Holley Carb Size Calculator

Size carb with airflow, rpm, and efficiency inputs. See safe recommendations before choosing matched parts. Download CSV and PDF summaries after each accurate calculation.

Calculator Inputs

Formula Used

The base airflow formula is: CFM = (CID × RPM × VE) ÷ 3456.

The adjusted result is: Base CFM × boost factor × use factor × intake factor × altitude factor.

The number 3456 converts cubic inches to cubic feet and accounts for four stroke intake cycles. Boost factor is absolute manifold pressure divided by normal atmospheric pressure. The result is divided by the number of carburetors to show the required size for each unit.
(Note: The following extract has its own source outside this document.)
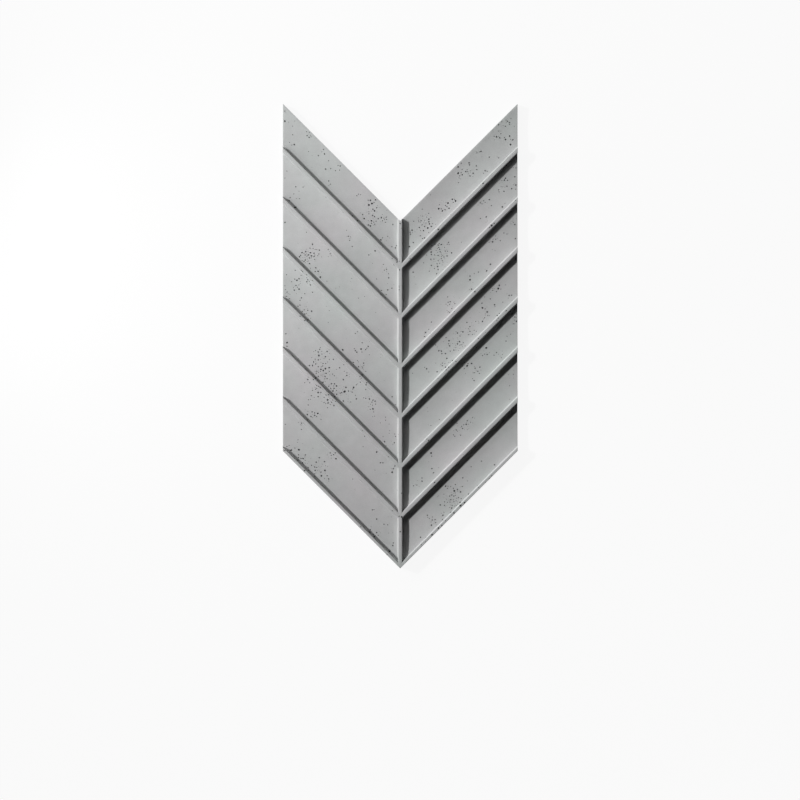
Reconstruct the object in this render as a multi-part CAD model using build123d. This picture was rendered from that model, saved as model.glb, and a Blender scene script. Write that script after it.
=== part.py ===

How to Use This Calculator

  1. Enter engine displacement in cubic inches or liters.
  2. Add the highest useful RPM for the engine build.
  3. Enter a realistic volumetric efficiency percentage.
  4. Add boost, altitude, carb count, use type, and intake design.
  5. Press the calculate button and review the result above the form.
  6. Download CSV or PDF results for later tuning notes.

Example Data Table

Engine RPM VE Base CFM Common Choice
302 CID street small block 5,800 82% 416 CFM 500 to 570 CFM
350 CID performance small block 6,200 88% 552 CFM 600 to 650 CFM
454 CID race big block 6,800 95% 849 CFM 850 to 950 CFM

Physics Behind Carburetor Sizing

A carburetor must pass enough air for the engine speed, cylinder volume, and filling efficiency. A Holley style carb is commonly rated in cubic feet per minute. That rating shows airflow through the carb at a standard test pressure. The calculator estimates the airflow demand before choosing a nearby commercial size.

Why Airflow Matters

An engine is an air pump. Each intake stroke pulls a volume related to displacement. Higher rpm means more intake events each minute. Better heads, cam timing, and manifold design raise volumetric efficiency. A mild street engine may sit near eighty percent. A strong performance build may exceed ninety percent. Racing engines can go higher when tuned well.

The classic sizing rule uses displacement, rpm, and volumetric efficiency. It divides by 3456 because four stroke engines fill each cylinder every two crank revolutions, and cubic inches must convert to cubic feet. The result is not a final shopping order. It is a physics based starting point.

Advanced Choices

This calculator adds more practical controls. Boost pressure increases the mass of air entering the engine, so the tool applies a pressure ratio. Altitude reduces air density, so effective demand is reduced for high locations. Use type changes the margin. Street cars often prefer throttle response. Race cars may need extra reserve near peak rpm.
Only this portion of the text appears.